We also need to engage people and get them working together.

For implementation, it is important to remember that most groups of people have a history within the workplace. If the past efforts have been seen to be unsuccessful, you may have a "long row to hoe." There may be some issues among the individuals as it relates to group process and there may be individual issues surrounding change itself.

Generating improvement is not about "Training Fairy Dust" or any other silver bullet solution. It is simply a matter of generating ideas about improvement and a level of ownership among the individuals and the team about what might be done differently.

One of my main closing points in presentations is a very simple concept:

"Nobody Ever Washes a Rental Car."

People cannot be expected to support and care for things that they do not own.

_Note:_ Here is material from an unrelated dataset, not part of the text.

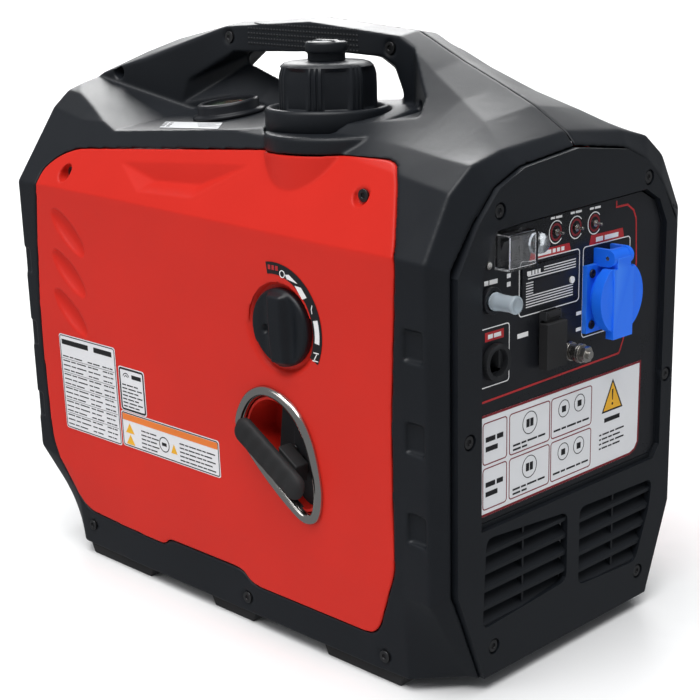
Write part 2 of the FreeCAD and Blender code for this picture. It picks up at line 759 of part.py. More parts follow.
def make_panel():
    front = size("panel_front")
    thickness = front - size("panel_back")
    outline = [
        ("Sizes.panel_left", "Sizes.panel_bottom"), (106.0, "Sizes.panel_bottom"), ("Sizes.panel_right", 134.5),
        ("Sizes.panel_right", 311.5), (103.5, 329.5), (85.5, 338.4), (-59.5, "Sizes.panel_top"),
        (-87.5, 331.5), ("Sizes.panel_left", 305.5)]
    panel = add_padded("control_panel", outline, thickness, (size("panel_back"), 0, 0), FACING_END)
    holes = [
        rod(size("socket_barrel_radius") + 0.3, (front - 10, size("socket_y"), size("socket_z")), X_AXIS, 20),
        rod(6.2, (front - 10, -92.5, 287), X_AXIS, 20),
        rod(size("stud_radius") + 0.1, (front - 10, EARTH_SPOT[0], EARTH_SPOT[1]), X_AXIS, 20),
        rod(11.3, (front - 10, -87, 243), X_AXIS, 20),
        block((front - 10, -58.2, 272.8), (front + 10, 5.2, 304.2)),
        block((front - 10, -86.2, 308.8), (front + 10, -59.8, 330.2)),
        block((front - 10, -37.2, 229.8), (front + 10, -19.8, 260.2)),
        rod(5.1, (front - 10, -43, 319), X_AXIS, 20),
        rod(2.7, (front - 10, -94, 311), X_AXIS, 20),
    ]
    for y in INDICATOR_ROW:
        holes.append(rod(size("indicator_radius") + 0.1, (front - 10, y, 323), X_AXIS, 20))
    for sy in (-1, 1):
        for sz in (-1, 1):
            spot = (front - 10, size("socket_y") + sy * 19, size("socket_z") + sz * 19)
            holes.append(rod(1.7, spot, X_AXIS, 20))
    sub_parts.remove(panel)
    panel.Label = "control_panel_blank"
    drilled = cut(panel.Shape, holes)
    add_feature("control_panel", largest(drilled))


INDICATOR_ROW = (-20.0, 3.0, 25.5)
EARTH_SPOT = (-2.5, 233.5)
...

Mike Robinson had a couple of quotes that we used at the AQP Conference:

"Nothing corners better, accelerates more quickly or handles difficult terrain better than a rental car."


"So you know the difference between a Humvee and a rental car? You can take a rental car ANYWHERE!"


So, how does one improve implementation?

One of my personal learning experiences had to do with perspective on involvement. When I was a rookie consultant, my results were exceptional. (An article on my work with First Chicago was published by the AP nationally, for example). But over the course of a couple of 8 years, my effectiveness seemed to gradually diminish. I was doing things better and faster, but the results were not as significant

I blamed it on clients becoming more sophisticated.

Looking back 5 years later, I realized the paradox. When I didn't know much, it was easy to heavily engage the client's personnel in discovering, analyzing and implementing solutions. As I became more of an expert, I slowly speeded the discovery and recommendation process and did less and less to include the people as my expertise became greater.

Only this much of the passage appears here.